Ignatius of Loyola: Falling in love with God

Posted on: 29th July 2015  |
Author: Jane Livesey CJ
Category: The Jesuits
Tags: Feast of St Ignatius, Ignatian spirituality, Ignatius, Year of Consecrated Life, pope francis, Spiritual Exercises

How was Ignatius of Loyola able to find God in all things? It was because he fell – and stayed – in love with God; and through the gift of the Spiritual Exercises, he helps us to do the same! Sr Jane Livesey, the General Superior of the Congregation of Jesus, celebrates the Feast of St Ignatius by thinking about how he loved Jesus and was inspired to ‘live the present with passion’, just as Pope Francis urges all those in consecrated life to do.

 

When Pope Francis adjured consecrated people of all kinds to ‘live the present with passion’ in his Apostolic Letter to them of November 2014 inaugurating the current Year of Consecrated Life[i], he might well have had the founder of his own Jesuit order in mind as a pretty good exemplar of the practice.

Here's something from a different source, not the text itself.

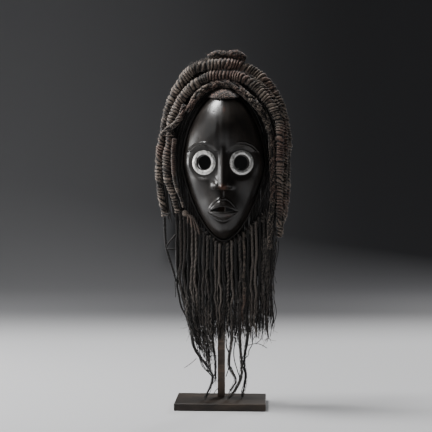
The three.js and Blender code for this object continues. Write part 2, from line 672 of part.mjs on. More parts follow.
const mask = new THREE.Group();
mask.add(
  head,
  piece("stand_post", standPost(), patinatedSteel),
  piece("stand_base", standBase(), patinatedSteel),
);

export default mask;
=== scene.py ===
"""A carved wooden face mask with a fibre headdress and a cord beard, upright on its stand.

Shapes are worked out in millimetres, across from the middle of the face, and turned into
metres when a piece is finished.
Left and right are as seen from the front, and the face looks along -Y.
"""
import random
from math import atan2, copysign, cos, exp, hypot, pi, radians, sin, sqrt, tan, tau

import bmesh
import bpy
from mathutils import Matrix, Vector
from mathutils.kdtree import KDTree
from mathutils.noise import noise


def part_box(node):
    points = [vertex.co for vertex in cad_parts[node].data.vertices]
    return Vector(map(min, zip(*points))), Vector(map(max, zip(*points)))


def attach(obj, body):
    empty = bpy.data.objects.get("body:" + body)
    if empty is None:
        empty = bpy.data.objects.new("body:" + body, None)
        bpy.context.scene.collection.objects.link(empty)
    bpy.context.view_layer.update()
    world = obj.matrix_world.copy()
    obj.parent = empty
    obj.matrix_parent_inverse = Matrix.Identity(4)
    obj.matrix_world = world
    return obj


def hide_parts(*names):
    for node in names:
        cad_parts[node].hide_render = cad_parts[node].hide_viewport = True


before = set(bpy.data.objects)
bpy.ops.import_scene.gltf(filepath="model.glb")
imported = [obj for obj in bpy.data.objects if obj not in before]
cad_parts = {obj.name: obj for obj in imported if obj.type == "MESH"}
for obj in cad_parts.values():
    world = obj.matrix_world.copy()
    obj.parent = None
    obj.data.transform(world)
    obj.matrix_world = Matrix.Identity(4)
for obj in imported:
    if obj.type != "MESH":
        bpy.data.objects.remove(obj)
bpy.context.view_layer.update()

MM = 0.001
GAP = 0.3


def node_box(node):
    """Lowest and highest corner of a solid, in millimetres."""
    low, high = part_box(node)
    return low / MM, high / MM


# Places taken from the solids
face_low, face_high = node_box("wooden_face")
FACE_X = (face_low.x + face_high.x) / 2
RIM_Y = face_high.y
BASE_REST = node_box("stand_base")[1].z + GAP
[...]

Later in the same section of that letter, the pope challenges his readers with the following question: ‘Is Jesus really our first and only love, as we promised he would be when we professed our vows?’ Because, he goes on to say: ‘Only if he is, will we be empowered to love, in truth and mercy, every person who crosses our path. For we will have learned from Jesus the meaning and practice of love. We will be able to love because we have his own heart.’

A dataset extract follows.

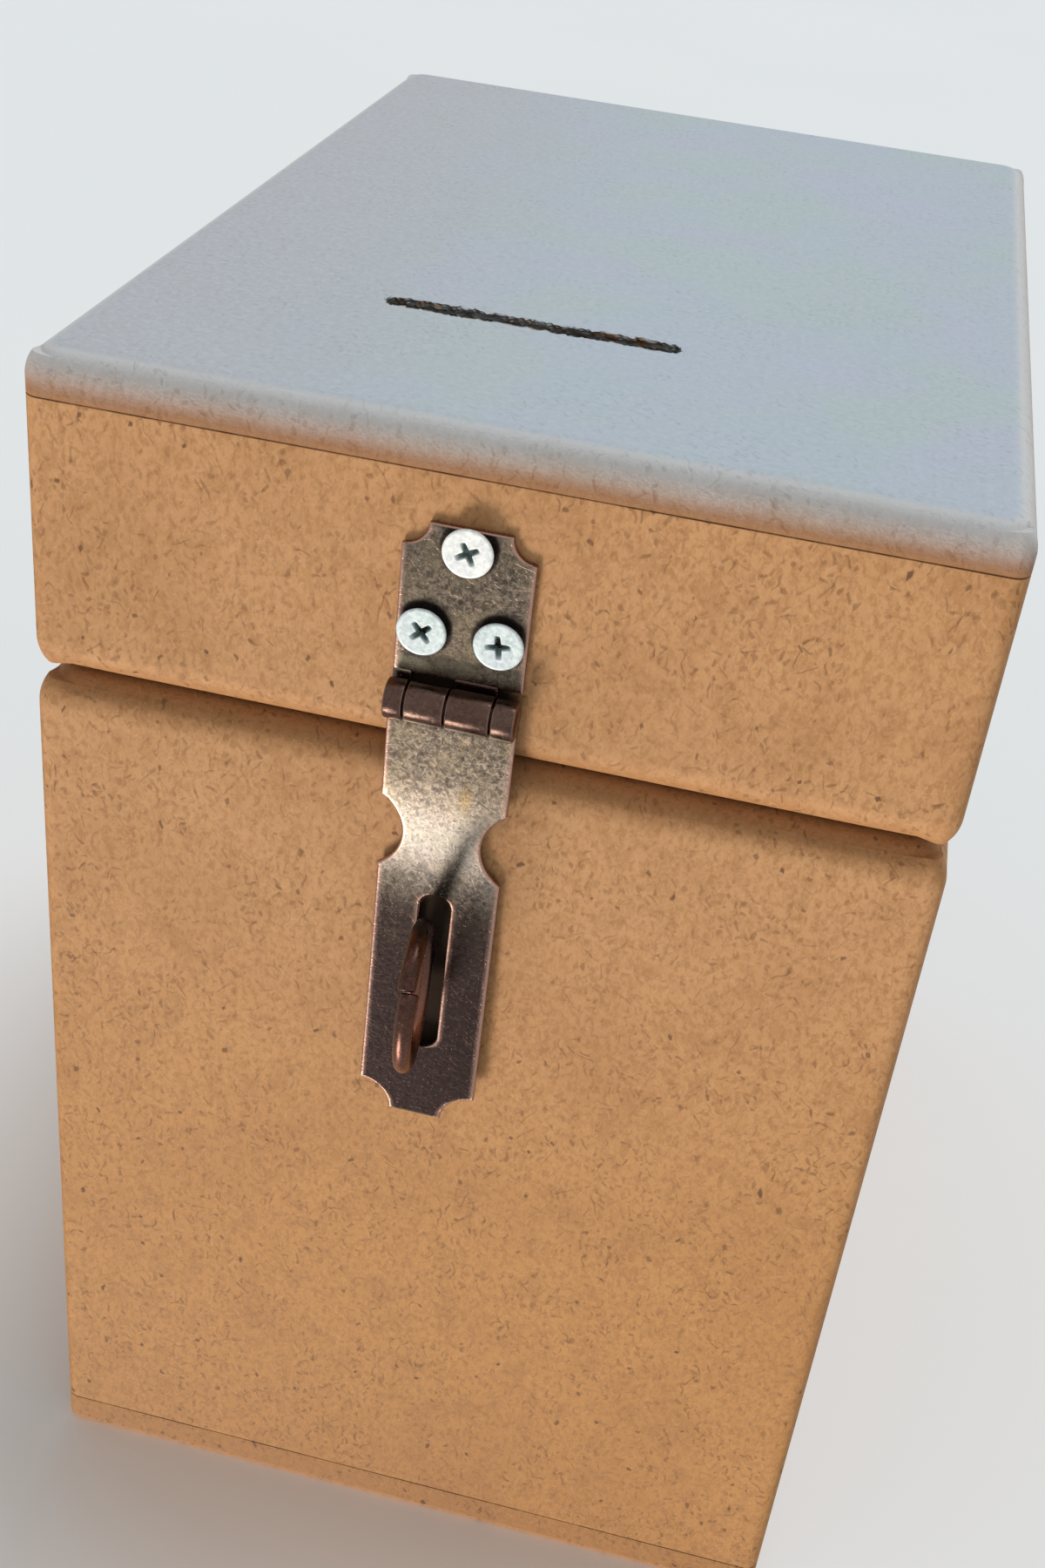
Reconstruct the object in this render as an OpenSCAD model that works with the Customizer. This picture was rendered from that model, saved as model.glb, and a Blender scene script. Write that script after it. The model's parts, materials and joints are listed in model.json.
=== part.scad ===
// A tip box: a tall fibreboard box with a coin slot in its hinged lid, and a hasp and staple
// at the front. Millimetres, +Z up, front towards -Y, origin at the middle of the base.

/* [Box] */
// Outside width, left to right
box_w = 160; // [120:1:240]
// Outside depth, front to back
box_d = 230; // [170:1:320]
// Height of the lower part, from the table to its rim
body_h = 198; // [150:1:300]
// Height of the lid, top board included
lid_h = 58.5; // [54:0.5:90]
// Thickness of the boards
board_t = 8; // [7:0.5:12]
// Gap between the lid's rim and the lower part's rim
rim_gap = 0.3; // [0.2:0.05:0.6]

/* [Rounded edges] */
// Radius along the top board's upper edges
top_edge_r = 5; // [2:0.5:6]
// Radius along the outside of both rims
rim_edge_r = 6.5; // [2:0.5:6.5]
// Radius along the edges that stand on the table
foot_edge_r = 2; // [1:0.5:5]
// Radius of the upright corners
corner_r = 3; // [1:0.5:5]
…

At a day for religious that I took part in recently, it was observed by some of those attending that, as English people, they were not very comfortable with the idea of living the present – or, indeed, anything else! – with passion. Be that as it may, it seems pretty clear that anyone who wants to get to know and understand Ignatius of Loyola better has little choice but to accept that this was a man who lived with passion, fought (literally) with passion, and over time grew to love (God) with passion. This passion spurred him to want to serve that God and Lord, whom he had initially grown to love through the biographies of saints that he devoured whilst recuperating from a knee wound sustained at the battle of Pamplona (having eschewed his earlier preferred reading matter of the 16th century Spanish equivalent of Mills and Boon). And yet, enamoured and admiring though he was of Francis, Dominic and others as a result of that reading, it does not seem to have occurred to him to join either of their, or any other already-existing, religious orders. The idea of religious life, let alone founding an order, does not seem to have been part of his thinking until he was well along the path of his own spiritual journey – and even then possibly more at the behest of others, his first companions, than through any direct inspiration in his own heart and soul.

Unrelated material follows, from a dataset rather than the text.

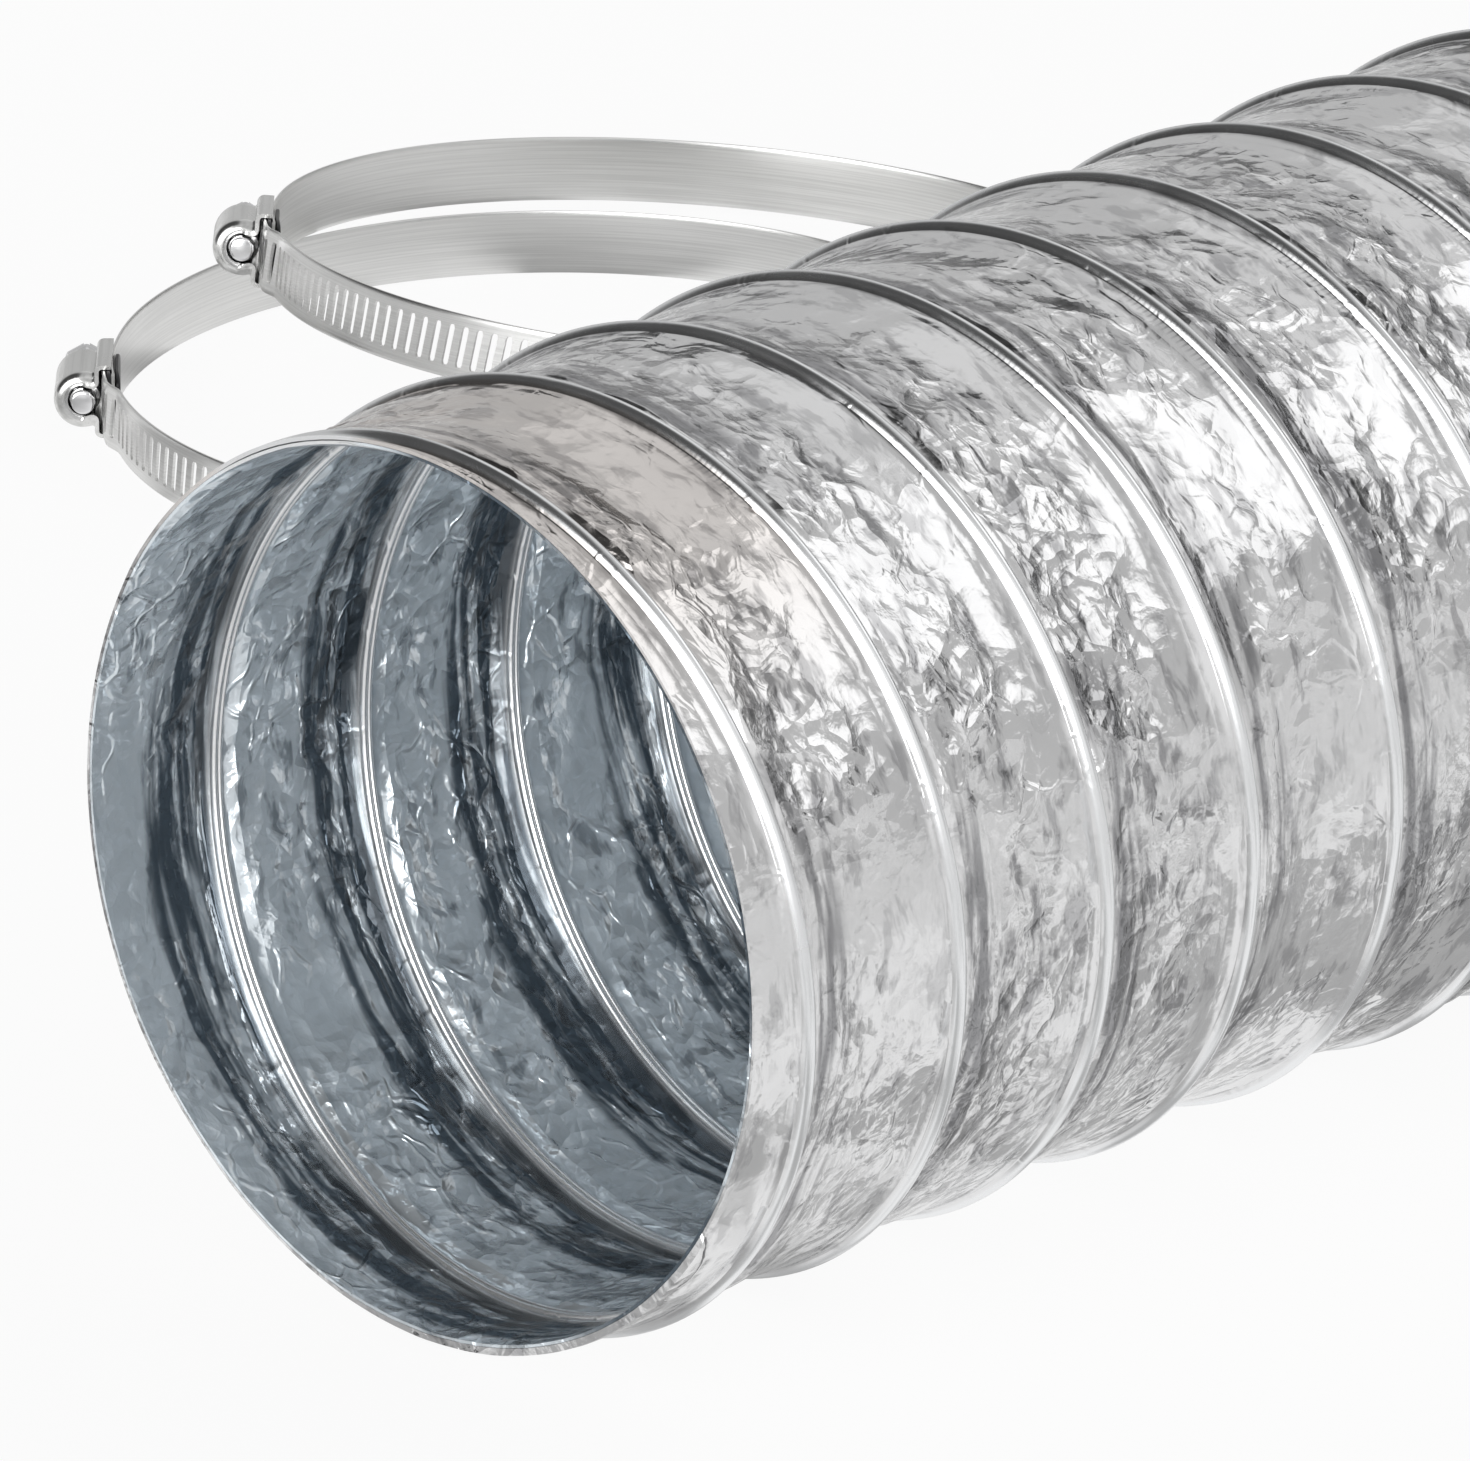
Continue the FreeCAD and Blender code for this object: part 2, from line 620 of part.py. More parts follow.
def place_second():
    """The second ring lies across the first, with its far side down on the floor."""
    shift = Vector(size("stack_x"), size("stack_y"), 0)
    outer = size("band_radius") + size("band_wall")
    top_of_first = size("band_width") + outer * math.sin(tilt_of_first())
    lean = math.asin((top_of_first + size("stack_gap")) / (outer + shift.Length / 2))
    height = size("band_width") / 2 * math.cos(lean) + outer * math.sin(lean)
    turn = Rotation(Vector(0, 0, 1), size("housing_bearing"))
    tilt = Rotation(Vector(-shift.y, shift.x, 0), math.degrees(lean))
    centre = Vector(size("clamp_x"), size("clamp_y"), size("floor_level") + height) + shift
    return Placement(centre, tilt * turn)


def make_clamp(prefix, place):
    band, saddle, housing = make_band(prefix), make_saddle(prefix), make_housing(prefix)
    screw = make_screw(prefix)
    for piece in (band, saddle, housing):
        piece.Placement = place
    along_screw = Placement(Vector(size("screw_axis"), 0, 0), Rotation(Vector(1, 0, 0), 90))
    screw.Placement = place.multiply(along_screw)
    return [band, saddle, housing, screw]


parts = [make_inner_ply(), make_outer_ply(), make_wire()]
parts += make_clamp("clamp_1", place_first())
parts += make_clamp("clamp_2", place_second())

doc.recompute()
for item in doc.Objects:
    if "Invalid" in item.State or "Error" in item.State:
        raise RuntimeError(f"{item.Label} failed: {item.State}")
for part in parts:
    if part.Shape.isNull() or not part.Shape.isValid():
        raise RuntimeError(f"{part.Label} has no valid shape")

os.makedirs("parts", exist_ok=True)
for part in parts:
    part.Shape.exportStep(f"parts/{part.Label}.step")
    box = part.Shape.BoundBox
    print(f"{part.Label}: {len(part.Shape.Solids)} solid, {part.Shape.Volume:.0f} mm3,",
          f"{box.XMin:.1f}..{box.XMax:.1f} {box.YMin:.1f}..{box.YMax:.1f} {box.ZMin:.1f}..{box.ZMax:.1f}")
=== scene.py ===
import json
import math
import bpy
import numpy as np
from mathutils import Matrix, Vector


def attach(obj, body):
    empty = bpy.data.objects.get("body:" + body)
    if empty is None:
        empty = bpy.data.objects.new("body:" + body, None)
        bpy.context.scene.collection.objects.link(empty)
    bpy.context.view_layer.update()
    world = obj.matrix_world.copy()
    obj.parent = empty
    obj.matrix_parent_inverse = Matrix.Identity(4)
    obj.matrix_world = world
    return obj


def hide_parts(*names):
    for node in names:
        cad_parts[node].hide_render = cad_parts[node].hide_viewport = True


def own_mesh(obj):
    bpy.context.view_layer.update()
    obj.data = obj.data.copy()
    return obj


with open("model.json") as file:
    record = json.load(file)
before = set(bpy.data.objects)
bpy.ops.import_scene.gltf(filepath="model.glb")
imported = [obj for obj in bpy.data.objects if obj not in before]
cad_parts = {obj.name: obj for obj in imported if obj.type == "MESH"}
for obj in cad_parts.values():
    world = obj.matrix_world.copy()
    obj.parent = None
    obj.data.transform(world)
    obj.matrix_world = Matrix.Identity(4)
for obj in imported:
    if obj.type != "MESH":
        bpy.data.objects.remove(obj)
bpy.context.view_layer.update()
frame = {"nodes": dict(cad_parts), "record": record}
print("frame loaded:", len(frame["nodes"]), "nodes")

mm = 0.001
fullTurn = 2 * math.pi
joined = np.concatenate
bpy.context.scene.view_settings.view_transform = "Standard"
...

Instead, being a man who seems never to have been introduced to the concept of doing things by halves, he threw himself into a personal regime of prayer and penance. This was a means both of proving to God and to himself that he was serious about changing his life, and of seeking to establish what it was that God wanted from him in his life. Those who know the life of Ignatius[ii] will know that there followed several key ‘staging posts’ on his journey from long and dirty hair and nails in Manresa to the camerette (his rooms) beside the church of the Gesù in Rome, where he spent so many years writing his Constitutions and thousands of letters to his own members and to others. (A small digression – if you love St Ignatius and are ever in Rome, take time away from the usual pilgrim and tourist destinations to go to the camerette and just be there in company with St Ignatius.[iii] You will not regret it!)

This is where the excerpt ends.